SUPPLIED DATA =>

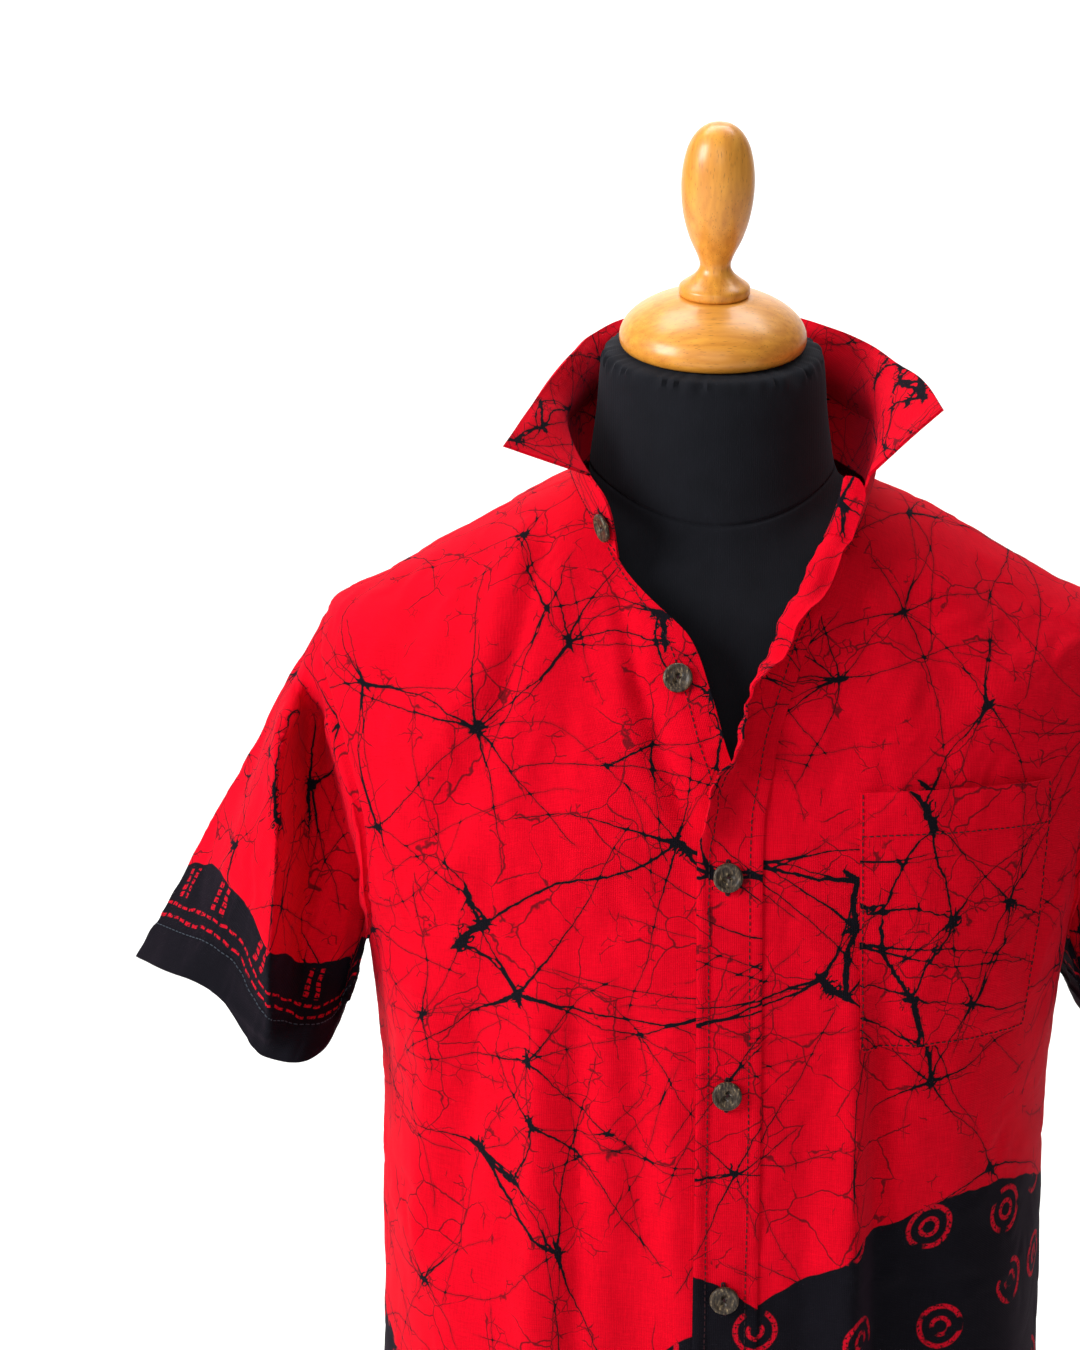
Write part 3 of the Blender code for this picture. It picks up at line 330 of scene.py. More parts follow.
# %% Curves through tables
def table_columns(table, at):
    """Every other column of a table, at the values `at` of its first column: a cubic through the rows whose slope
    at a row is the harmonic mean of its two neighbours' slopes, so that it never swings past a row."""
    rows = np.array(table, float)
    x, y = rows[:, 0], rows[:, 1:]
    step = np.diff(x)
    slope = np.diff(y, axis=0) / step[:, None]
    before, after = slope[:-1], slope[1:]
    same_way = before * after > 0
    total = np.where(same_way, before + after, 1.0)
    inner = np.where(same_way, 2.0 * before * after / total, 0.0)
    tangent = np.vstack([slope[:1], inner, slope[-1:]])
    at = np.clip(np.asarray(at, float), x[0], x[-1])
    k = np.clip(np.searchsorted(x, at, side="right") - 1, 0, len(x) - 2)
    h = step[k]
    s = ((at - x[k]) / h)[..., None]
    h = h[..., None]
    found = (
        (2 * s**3 - 3 * s**2 + 1) * y[k]
        + (s**3 - 2 * s**2 + s) * h * tangent[k]
        + (3 * s**2 - 2 * s**3) * y[k + 1]
        + (s**3 - s**2) * h * tangent[k + 1]
    )
    return np.moveaxis(found, -1, 0)


# %% The surface as a function of angle and level
def plain_shirt(angle, level):
    """A point on the shirt without folds: x = -w sin(a), y = -d cos(a), both a little fuller between the axes. The
    width w goes from the side's to the face's with the fourth power of sin(a), and the height eases from the
    ring's side height to its front or back height with the square of cos(a)."""
    angle, level = np.broadcast_arrays(np.asarray(angle, float), np.asarray(level, float))
    side_width, face_width, front, back, front_z, back_z = table_columns(SHIRT_RINGS, level)
    sine, cosine = np.sin(np.radians(angle)), np.cos(np.radians(angle))
    width = face_width + (side_width - face_width) * sine**4
    depth = np.where(cosine > 0, front, back)
    end_z = np.where(cosine > 0, front_z, back_z)
    x = -width * sine * (1 + SQUARENESS * cosine**2)
    y = -depth * cosine * (1 + SQUARENESS * sine**2)
    z = level + (end_z - level) * cosine**2
    return np.stack([x, y, z], -1)


def normal_of(surface, angle, level):
    """Outward unit normals of surface(angle, level), from the cross product of its two slopes."""
    turn, rise = 0.4, 0.0006
    across = surface(angle + turn, level) - surface(angle - turn, level)
    upward = surface(angle, level + rise) - surface(angle, level - rise)
    return unit(np.cross(upward, across))


FADE_PAST, FADE_OVER = 0.12, 0.3       # shares of a fold's length: how far past its end it fades, and over how much
TURN_OF_SIDE = 0.05                    # how far from the side line a fold of the front or back reaches its height


def fold_height(point, table, sharpness=2.0):
    """Sum of a table's folds at points of the plain surface: each is exp(-(a / half width) ^ sharpness) round a line,
    where a is the distance aside. It fades in at its start, and out at its end unless it runs to the hem."""
    total = np.zeros(point.shape[:-1])
    for side, x1, z1, x2, z2, half_width, height in table:
        line = np.array([x2 - x1, z2 - z1])
        length = np.hypot(*line)
        dx, dz = point[..., 0] - x1, point[..., 2] - z1
        along = (dx * line[0] + dz * line[1]) / length**2
        aside = (dx * line[1] - dz * line[0]) / length
        fade = smooth_step((along + FADE_PAST) / FADE_OVER)
        if z2 > HEM_LEVEL:
            fade = fade * smooth_step((1 + FADE_PAST - along) / FADE_OVER)
        facing = smooth_step(-side * point[..., 1] / TURN_OF_SIDE)
        total = total + height * fade * facing * np.exp(-(np.abs(aside / half_width) ** sharpness))
    return total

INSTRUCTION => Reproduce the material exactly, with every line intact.

COMPLETED EXERCISE =>
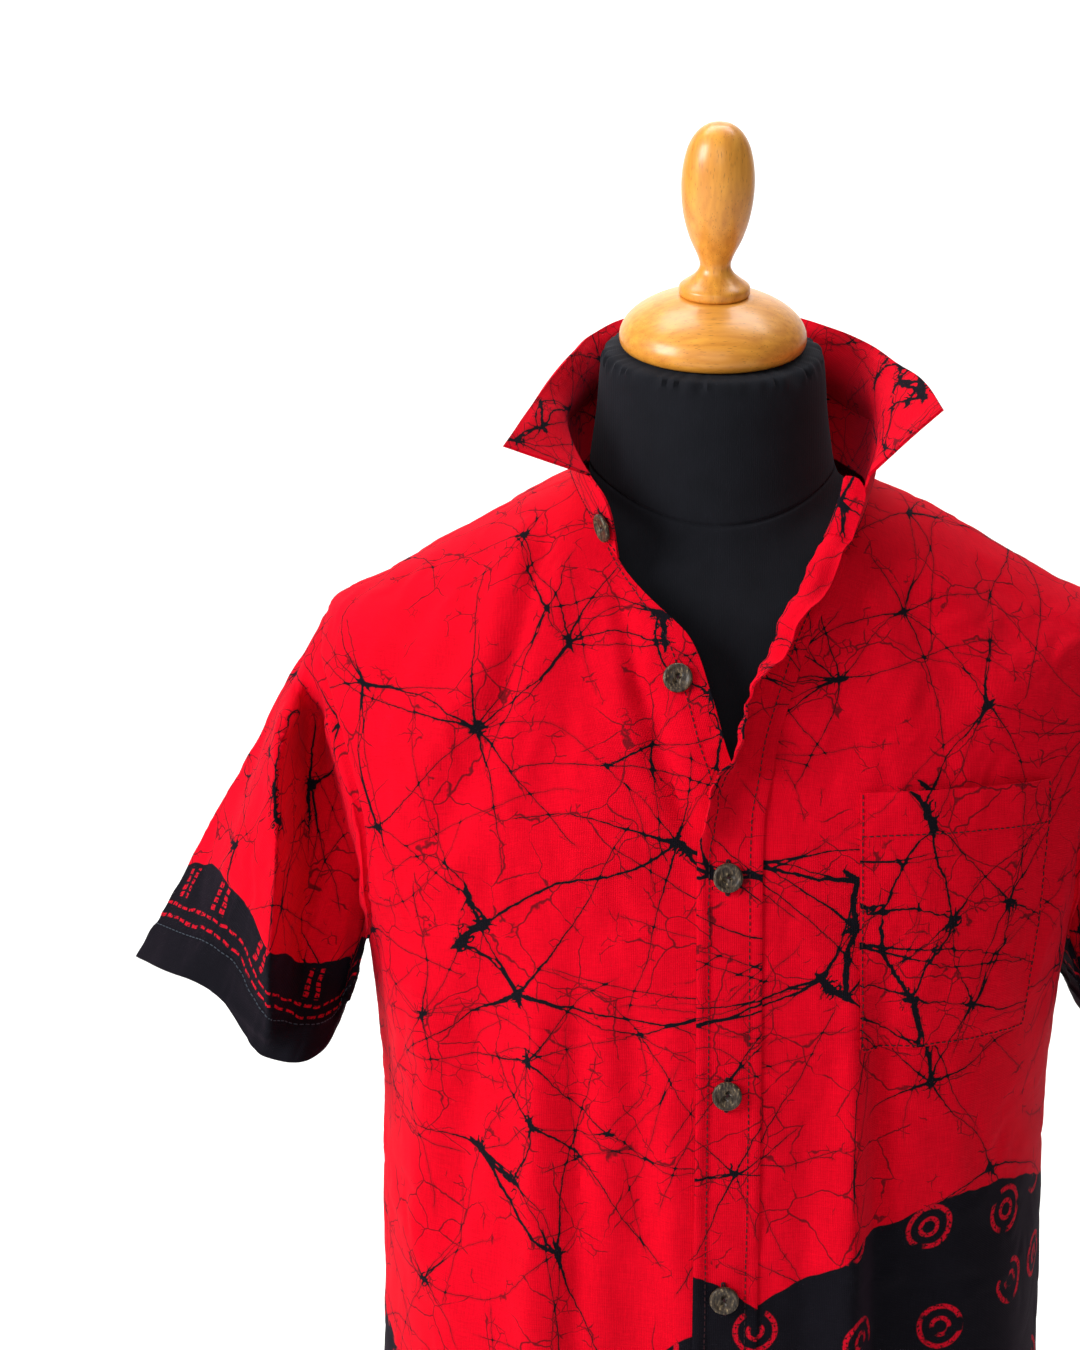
Write part 3 of the Blender code for this picture. It picks up at line 330 of scene.py. More parts follow.
# %% Curves through tables
def table_columns(table, at):
    """Every other column of a table, at the values `at` of its first column: a cubic through the rows whose slope
    at a row is the harmonic mean of its two neighbours' slopes, so that it never swings past a row."""
    rows = np.array(table, float)
    x, y = rows[:, 0], rows[:, 1:]
    step = np.diff(x)
    slope = np.diff(y, axis=0) / step[:, None]
    before, after = slope[:-1], slope[1:]
    same_way = before * after > 0
    total = np.where(same_way, before + after, 1.0)
    inner = np.where(same_way, 2.0 * before * after / total, 0.0)
    tangent = np.vstack([slope[:1], inner, slope[-1:]])
    at = np.clip(np.asarray(at, float), x[0], x[-1])
    k = np.clip(np.searchsorted(x, at, side="right") - 1, 0, len(x) - 2)
    h = step[k]
    s = ((at - x[k]) / h)[..., None]
    h = h[..., None]
    found = (
        (2 * s**3 - 3 * s**2 + 1) * y[k]
        + (s**3 - 2 * s**2 + s) * h * tangent[k]
        + (3 * s**2 - 2 * s**3) * y[k + 1]
        + (s**3 - s**2) * h * tangent[k + 1]
    )
    return np.moveaxis(found, -1, 0)


# %% The surface as a function of angle and level
def plain_shirt(angle, level):
    """A point on the shirt without folds: x = -w sin(a), y = -d cos(a), both a little fuller between the axes. The
    width w goes from the side's to the face's with the fourth power of sin(a), and the height eases from the
    ring's side height to its front or back height with the square of cos(a)."""
    angle, level = np.broadcast_arrays(np.asarray(angle, float), np.asarray(level, float))
    side_width, face_width, front, back, front_z, back_z = table_columns(SHIRT_RINGS, level)
    sine, cosine = np.sin(np.radians(angle)), np.cos(np.radians(angle))
    width = face_width + (side_width - face_width) * sine**4
    depth = np.where(cosine > 0, front, back)
    end_z = np.where(cosine > 0, front_z, back_z)
    x = -width * sine * (1 + SQUARENESS * cosine**2)
    y = -depth * cosine * (1 + SQUARENESS * sine**2)
    z = level + (end_z - level) * cosine**2
    return np.stack([x, y, z], -1)


def normal_of(surface, angle, level):
    """Outward unit normals of surface(angle, level), from the cross product of its two slopes."""
    turn, rise = 0.4, 0.0006
    across = surface(angle + turn, level) - surface(angle - turn, level)
    upward = surface(angle, level + rise) - surface(angle, level - rise)
    return unit(np.cross(upward, across))


FADE_PAST, FADE_OVER = 0.12, 0.3       # shares of a fold's length: how far past its end it fades, and over how much
TURN_OF_SIDE = 0.05                    # how far from the side line a fold of the front or back reaches its height


def fold_height(point, table, sharpness=2.0):
    """Sum of a table's folds at points of the plain surface: each is exp(-(a / half width) ^ sharpness) round a line,
    where a is the distance aside. It fades in at its start, and out at its end unless it runs to the hem."""
    total = np.zeros(point.shape[:-1])
    for side, x1, z1, x2, z2, half_width, height in table:
        line = np.array([x2 - x1, z2 - z1])
        length = np.hypot(*line)
        dx, dz = point[..., 0] - x1, point[..., 2] - z1
        along = (dx * line[0] + dz * line[1]) / length**2
        aside = (dx * line[1] - dz * line[0]) / length
        fade = smooth_step((along + FADE_PAST) / FADE_OVER)
        if z2 > HEM_LEVEL:
            fade = fade * smooth_step((1 + FADE_PAST - along) / FADE_OVER)
        facing = smooth_step(-side * point[..., 1] / TURN_OF_SIDE)
        total = total + height * fade * facing * np.exp(-(np.abs(aside / half_width) ** sharpness))
    return total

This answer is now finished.